Cheers for that, that looks perfect , set for android release in March so shall keep an eye on it.



WarmBeer said:


> "Brewzor Calculator" has a good bunch of reference calculators.
> "Brew Timer" is handy if you don't like watching the clock for your next hop addition.
> I keep "BJCPDroid" for reference purposes.
> All 3 of the above are free, and available on the Android marketplace.
> ...



Thanks for that Brewzor was one I grabbed, seems pretty good so far, just been trying to find something that did everything in the one app rather than having a few, just being fussy I guess. Good point on the permanent records though, will be mindful of trusting technology alone haha


----------



## HaveFun (29/10/17)

what is the one brew app to go for ?

Cheers
Stefan


----------



## Brewnicorn (30/10/17)

I got to thinking about this after reading your post. I don’t know if android has brewpal, I just downloaded it for iPhone. Simple interface. Seems to have plenty of options for customisation and has a database of malts and commercial yeasts built in. Not sure if that will help but experience so far for me although limited is good. And it’s $3 on Apple AppStore. Seems a great budget option if you can get it. 
Cheers.


----------



## HaveFun (30/10/17)

i will give it a go 

so far i have the BrewTracker and the Brew Log...

thanks

cheers
stefan


----------



## simplefisherman (31/10/17)

BrewR is the app i use works well.


----------



## Moad (31/10/17)

WarmBeer said:


> "Brewzor Calculator" has a good bunch of reference calculators.
> "Brew Timer" is handy if you don't like watching the clock for your next hop addition.
> I keep "BJCPDroid" for reference purposes.
> All 3 of the above are free, and available on the Android marketplace.
> ...



You can store your Beersmith directory in dropbox, that way you can sync it to multiple PCs and it is also backed up. Sorry OT


----------



## Fro-Daddy (2/11/17)

I also use BrewR, seems to be ok for what I need.


----------



## mtb (2/11/17)

Moad said:


> You can store your Beersmith directory in dropbox, that way you can sync it to multiple PCs and it is also backed up. Sorry OT


You don't use the Cloud feature of Beersmith? It's accessible from both the desktop version and the app..


----------



## earle (2/11/17)

mtb said:


> You don't use the Cloud feature of Beersmith? It's accessible from both the desktop version and the app..


Is the cloud feature still only good for recipes? Doesn't sync inventory etc?


----------



## mtb (2/11/17)

Ah.. no not inventory, just recipes. Only practical if - like me - you design your recipes & maintain inventory on your main PC and load up the same recipe on your phone to track your brew day


----------



## earle (2/11/17)

Yeah, I like and use Beersmith but I'd like to be able to access full functionality and the same live files from multiple devices (even if their only PC's and laptops).

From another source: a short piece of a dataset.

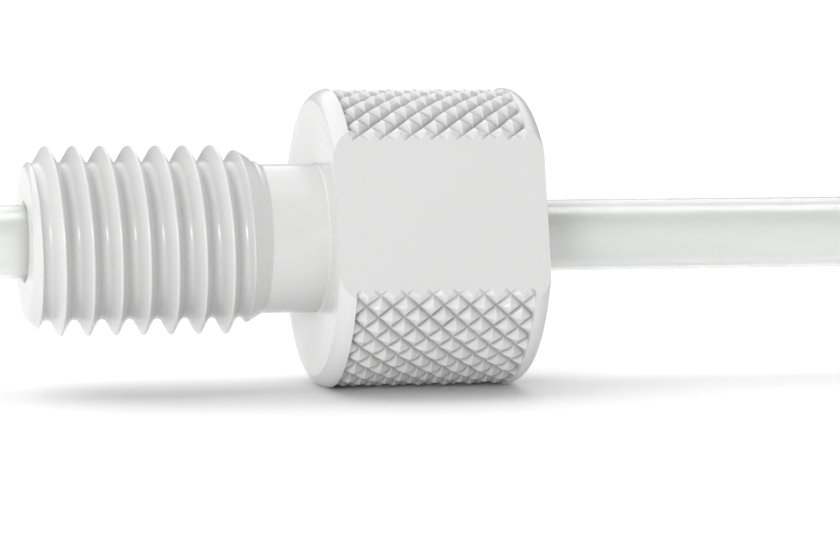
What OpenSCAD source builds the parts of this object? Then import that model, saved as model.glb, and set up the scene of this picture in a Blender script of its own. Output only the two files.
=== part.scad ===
/* [Thread] */
// Major diameter of the thread, over its crests (1/4-28 UNF)
thread_d = 6.2; // [5.9:0.05:6.35]
// Distance from one crest to the next
thread_pitch = 0.907; // [0.85:0.001:1.0]
// Radius that rounds each crest
crest_round = 0.05; // [0.03:0.01:0.07]
// Radius that rounds each root
root_round = 0.2; // [0.1:0.01:0.22]
// Distance from the nose to where the first crest crosses the top
first_crest = 0.7; // [0.3:0.05:1.2]
// Distance from the nose to where the runout cone starts
thread_l = 6.64; // [5.5:0.02:8]
// Angle of the runout cone, from the axis
runout_angle = 30; // [20:1:40]

/* [Nose and neck] */
// Diameter at which the nose face would meet its 45 degree chamfer
nose_d = 4.94; // [4.7:0.02:5.1]
// Radius that rounds the nose into its chamfer
nose_round = 0.29; // [0.05:0.01:0.5]
// Diameter of the plain neck behind the thread
neck_d = 4.9; // [4.4:0.05:5]
// Distance from the nose to the rim of the head
shoulder_x = 9.5; // [9.2:0.1:12]

/* [Head] */
// Diameter of the head over its smooth edges
head_d = 9.9; // [9.6:0.05:10.6]
// Length of the head, from rim to end face
head_l = 7; // [5:0.1:9]
// Diameter of the flat rim that faces the thread
rim_d = 9.14; // [8.9:0.02:9.3]
// Radius that rounds the head's edge on the thread side
front_round = 0.75; // [0.4:0.05:0.9]
// Diameter of the end face
end_d = 9.18; // [8.9:0.02:9.3]
// Radius that rounds the head's edge on the end face
end_round = 0.6; // [0.4:0.05:0.9]
// Depth of the shallow dish around the neck
dish_depth = 0.15; // [0.05:0.01:0.4]
// Width of the flat land round the dish
dish_land = 0.5; // [0.45:0.05:0.7]
// Distance across the two finger flats
flats_af = 8.25; // [7.9:0.05:8.6]
// How far the flats lean back from upright, as the fitting lies
flats_lean = 15; // [0:1:40]

/* [Knurl] */
// Pyramids in one ring round the head
knurl_count = 35; // [28:1:40]
// Steps along the knurl, each half a pyramid long
knurl_rows = 14; // [10:1:16]
// Depth of the grooves between pyramids
knurl_depth = 0.26; // [0.15:0.01:0.32]
// Length of smooth edge left at each end of the knurl
knurl_margin = 0.5; // [0.4:0.02:0.7]

/* [Bore] */
// Radial clearance between tubing and bore
tube_clearance = 0.05; // [0.02:0.01:0.09]
// Size of the 45 degree chamfer at each mouth of the bore
mouth_chamfer = 0.1; // [0.05:0.01:0.3]

/* [Tubing] */
// Outer diameter of the tubing (3/32 in)
tube_od = 2.38; // [2:0.01:2.6]
// Inner diameter of the tubing (1/16 in)
tube_id = 1.59; // [0.8:0.01:1.7]
// Length of tubing ahead of the nose
tube_ahead = 1.5; // [1:0.1:6]
// Length of tubing behind the head
tube_behind = 20; // [8:0.5:40]

/* [Hidden] */
$fn = 96;

// Half angle of the thread's V, from the radial direction
thread_half = 30;
// Straight steps round one turn of the thread
thread_steps = 36;
// Overlap by which joined forms share material
weld = 0.05;
// Overshoot of what cuts, past what it cuts
over = 1;
// How far the pyramids' points stay below the smooth edges
point_drop = 0.03;

crest_r = thread_d / 2;
apex_r = crest_r + crest_round * (1 / sin(thread_half) - 1);
root_r = apex_r - thread_pitch / 2 / tan(thread_half) + root_round * (1 / sin(thread_half) - 1);
neck_r = neck_d / 2;
neck_x = thread_l + (crest_r - neck_r) / tan(runout_angle);
nose_r = nose_d / 2;
head_r = head_d / 2;
head_end = shoulder_x + head_l;
knurl_start = shoulder_x + knurl_margin;
knurl_end = head_end - knurl_margin;
knurl_r = head_r - point_drop;
groove_r = knurl_r - knurl_depth;
core_r = groove_r - 2 * weld;
bore_r = tube_od / 2 + tube_clearance;

// Arc of [radius, distance along the axis] points, with angles from the outward radial
function arc(r, x, round, from, to, steps) =
    [for (i = [0:steps]) let (a = from + (to - from) * i / steps) [r + round * cos(a), x + round * sin(a)]];

// One pitch of the thread, from its crest through its root
thread_form = concat(
    arc(crest_r - crest_round, 0, crest_round, thread_half - 90, 90 - thread_half, 2),
    arc(root_r + root_round, thread_pitch / 2, root_round, 270 - thread_half, 90 + thread_half, 3));

// Lays what is modelled along Z along X
module along_x() {
    rotate([0, 90, 0]) children();
}

// Turns a half section, drawn as [radius, distance along the axis], about the X axis
module turned() {
    along_x() rotate_extrude() children();
}

// Right-hand screw along X whose form crosses the top at the given start, past both ends of 0 to length
module screw(form, pitch, start, length) {
    n = len(form);
    turns = ceil(length / pitch) + 3;
    m = turns * n;
    steps = thread_steps;
    base = start - 2.5 * pitch;
    function on_turn(t, k, a) =
        [form[k][0] * cos(a), form[k][0] * sin(a), base + form[k][1] + pitch * (t + a / 360)];
    columns = [for (j = [0:steps - 1]) for (t = [0:turns - 1]) for (k = [0:n - 1])
        on_turn(t, k, 360 * j / steps)];
    seam = [for (k = [0:n - 1]) on_turn(turns, k, 0)];
    ends = [[0, 0, base - pitch], [0, 0, base + pitch * (turns + 2)]];
    low = steps * m + n;
    function at(j, i) = j < steps ? j * m + i : i + n < m ? i + n : steps * m + i + n - m;
    walls = [for (j = [0:steps - 1]) for (i = [0:m - 2])
        each [[at(j, i), at(j, i + 1), at(j + 1, i + 1)], [at(j, i), at(j + 1, i + 1), at(j + 1, i)]]];
    low_cap = concat(
        [for (j = [0:steps - 1]) [low, at(j, 0), at(j + 1, 0)]],
        [for (k = [0:n - 1]) [low, k + 1, k]]);
    high_cap = concat(
        [for (j = [0:steps - 1]) [low + 1, at(j + 1, m - 1), at(j, m - 1)]],
        [for (k = [0:n - 1]) [low + 1, k == 0 ? m - 1 : steps * m + k - 1, steps * m + k]]);
    along_x() polyhedron(concat(columns, seam, ends), concat(walls, low_cap, high_cap), convexity = 20);
}

// Drum along X covered in interlocking four-sided pyramids
module knurled_drum(from, to, rows) {
    steps = 2 * knurl_count;
    row_l = (to - from) / rows;
    function ring(x, r_even, r_odd) =
        [for (i = [0:steps - 1]) let (r = i % 2 == 0 ? r_even : r_odd, a = 360 * i / steps)
            [r * cos(a), r * sin(a), x]];
    rings = concat(
        ring(from - weld, core_r, core_r),
        [for (k = [0:rows])
            each k % 2 == 0
                ? ring(from + k * row_l, groove_r, knurl_r)
                : ring(from + k * row_l, knurl_r, groove_r)],
        ring(to + weld, core_r, core_r));
    ends = [[0, 0, from - weld], [0, 0, to + weld]];
    low = (rows + 3) * steps;
    function at(k, i) = k * steps + i % steps;
    // Each cell folds along the line that joins its two groove points
    walls = [for (k = [0:rows + 1]) for (i = [0:steps - 1])
        each (i + k) % 2 == 1
            ? [[at(k, i), at(k + 1, i + 1), at(k, i + 1)], [at(k, i), at(k + 1, i), at(k + 1, i + 1)]]
            : [[at(k, i), at(k + 1, i), at(k, i + 1)], [at(k, i + 1), at(k + 1, i), at(k + 1, i + 1)]]];
    caps = [for (i = [0:steps - 1])
        each [[low, at(0, i), at(0, i + 1)], [low + 1, at(rows + 2, i + 1), at(rows + 2, i)]]];
    along_x() polyhedron(concat(rings, ends), concat(walls, caps), convexity = 10);
}

// Threaded shank with its chamfered nose and its runout down to the neck
module threaded_shank() {
    nose_edge = arc(nose_r - nose_round * tan(22.5), nose_round, nose_round, -90, -45, 3);
    intersection() {
        screw(thread_form, thread_pitch, first_crest, neck_x);
        turned()
            polygon(concat(
                [[0, 0]],
                nose_edge,
                [[crest_r + over, crest_r - nose_r + over],
                 [crest_r + over, thread_l - over / tan(runout_angle)],
                 [neck_r, neck_x],
                 [0, neck_x]]));
    }
}

// Half section of one smooth edge of the head: solid from one distance to the other, with its rim
// rounded about a centre at the given distance
module rounded_edge(centre, round, from, to) {
    intersection() {
        union() {
            translate([head_r - round, centre])
                circle(round);
            square([head_r - round, head_end]);
        }
        translate([0, from])
            square([head_r, to - from]);
    }
}

// Distance from a rounding's centre to the face that it meets at the given radius
function reach(round, face_r) = sqrt(pow(round, 2) - pow(face_r - head_r + round, 2));

// Neck and head as turned, with the band between the smooth edges left down at the core
module turned_blank() {
    front_wall = knurl_start + weld;
    end_wall = knurl_end - weld;
    dish_r = rim_d / 2 - dish_land;
    turned() {
        translate([0, neck_x - over])
            square([neck_r, head_end - neck_x + over]);
        translate([0, shoulder_x + dish_depth])
            square([core_r - weld, head_l - dish_depth]);
        difference() {
            rounded_edge(shoulder_x + reach(front_round, rim_d / 2), front_round, shoulder_x, front_wall);
            polygon([
                [neck_r, shoulder_x + dish_depth],
                [neck_r, shoulder_x - over],
                [dish_r, shoulder_x - over],
                [dish_r, shoulder_x]]);
        }
        rounded_edge(head_end - reach(end_round, end_d / 2), end_round, end_wall, head_end);
    }
}

// The nut: thread, neck and knurled head with two flats, bored through for the tubing
module nut() {
    color("gainsboro")
    difference() {
        union() {
            threaded_shank();
            turned_blank();
            knurled_drum(knurl_start, knurl_end, knurl_rows);
        }
        for (side = [0, 180])
            rotate([side - flats_lean, 0, 0])
                translate([shoulder_x - over, flats_af / 2, -head_d])
                    cube([head_l + 2 * over, head_d, 2 * head_d]);
        turned()
            polygon([
                [0, -over],
                [bore_r + mouth_chamfer + over, -over],
                [bore_r, mouth_chamfer],
                [bore_r, head_end - mouth_chamfer],
                [bore_r + mouth_chamfer + over, head_end + over],
                [0, head_end + over]]);
    }
}

// The tubing that runs through the nut
module tube() {
    color("lightgray")
    along_x()
        translate([0, 0, -tube_ahead])
            difference() {
                cylinder(d = tube_od, h = tube_ahead + head_end + tube_behind);
                translate([0, 0, -over])
                    cylinder(d = tube_id, h = tube_ahead + head_end + tube_behind + 2 * over);
            }
}

nut();
tube();
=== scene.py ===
import math

import bpy
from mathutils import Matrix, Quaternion, Vector, noise


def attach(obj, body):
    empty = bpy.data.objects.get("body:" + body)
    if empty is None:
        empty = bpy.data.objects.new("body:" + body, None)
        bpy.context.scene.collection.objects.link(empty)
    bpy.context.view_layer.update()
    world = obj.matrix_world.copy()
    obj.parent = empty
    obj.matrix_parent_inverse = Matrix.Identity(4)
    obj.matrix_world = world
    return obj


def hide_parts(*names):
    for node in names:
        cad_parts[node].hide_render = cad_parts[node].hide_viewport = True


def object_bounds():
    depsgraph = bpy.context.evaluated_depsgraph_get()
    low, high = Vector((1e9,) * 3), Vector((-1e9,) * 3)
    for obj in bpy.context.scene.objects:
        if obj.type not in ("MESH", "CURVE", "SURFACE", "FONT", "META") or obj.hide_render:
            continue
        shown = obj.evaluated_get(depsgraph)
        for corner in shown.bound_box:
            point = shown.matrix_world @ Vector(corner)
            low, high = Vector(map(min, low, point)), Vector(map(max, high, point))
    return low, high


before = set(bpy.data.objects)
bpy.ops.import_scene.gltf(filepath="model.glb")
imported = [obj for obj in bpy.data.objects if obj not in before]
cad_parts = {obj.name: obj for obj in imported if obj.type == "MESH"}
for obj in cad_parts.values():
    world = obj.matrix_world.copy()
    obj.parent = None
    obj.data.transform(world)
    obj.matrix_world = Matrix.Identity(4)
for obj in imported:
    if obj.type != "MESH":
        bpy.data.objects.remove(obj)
cad_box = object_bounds()

# Sizes are in millimetres until a finished piece is scaled to metres, and bare angles in degrees
MM = 0.001

# Thread
PITCH = 0.907
CREST_R = 3.1
CREST_ROUND = 0.05
ROOT_ROUND = 0.2
FIRST_CREST = 0.7
FLANK = math.radians(30)
THREAD_L = 6.64
RUNOUT = math.radians(30)
THREAD_TURNS = 11
THREAD_STEPS = 144
CREST_STEPS = 2
FLANK_STEPS = 6
ROOT_STEPS = 8
EDGE_SOFTNESS = 0.035

# Nose and neck, and the threaded stretch that is made on its own between them
NOSE_R = 2.47
NOSE_ROUND = 0.29
NOSE_STEPS = 6
CHAMFER = 45
NECK_R = 2.45
NECK_FILLET = 0.06
NECK_FILLET_TURN = 84
NECK_FILLET_STEPS = 4
SHANK_FROM = 0.09
SHANK_TO = 7.9
SHANK_GAP = 0.05

# Head
SHOULDER_X = 9.5
HEAD_END = 16.5
HEAD_R = 4.95
RIM_R = 4.57
FRONT_ROUND = 0.75
END_FACE_R = 4.59
END_ROUND = 0.6
ROUND_STEPS = 10
ROUND_TRIM = 1.5
DISH_R = 4.07
DISH_DEPTH = 0.15
DISH_EASE = 0.006
CORNER = 0.03
FLAT_DISTANCE = 4.125
FLAT_LEAN = math.radians(15)
HEAD_STEPS = 280

# Knurl, with a low step up to the plain edge at each end
KNURL_FROM = 10.0
KNURL_TO = 16.0
KNURL_WALL = 0.05
WALL_FROM = KNURL_FROM + KNURL_WALL
WALL_TO = KNURL_TO - KNURL_WALL
WALL_TRIM = 0.02
WALL_TOP = HEAD_R - 0.012
WALL_TOP_AWAY = 0.013
WALL_FOOT = HEAD_R - 0.025
WALL_FOOT_AWAY = 0.01
KNURL_ROWS = 14
KNURL_STEPS = 70
GROOVE_R = 4.66
PEAK_R = 4.92

# A diamond from its groove upwards, as shares of its half width and of its depth
DIAMOND = [(0, 0), (0.08, 0.13), (0.22, 0.38), (0.45, 0.66), (0.7, 0.86), (0.88, 0.965)]
DIAMOND_TIP = 0.03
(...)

Copying a recipe to the cloud so you can access it on the app isn't really the same. Think it's time for me to look into the dropbox solution again.


----------



## Moad (4/11/17)

mtb said:


> You don't use the Cloud feature of Beersmith? It's accessible from both the desktop version and the app..



I use cloud as well, a mate and I connect to the same cloud account to share recipes but I keep my own data in my dropbox. It is a bit painful when you add it on to a new PC or reimage etc but it is worth the hassle


----------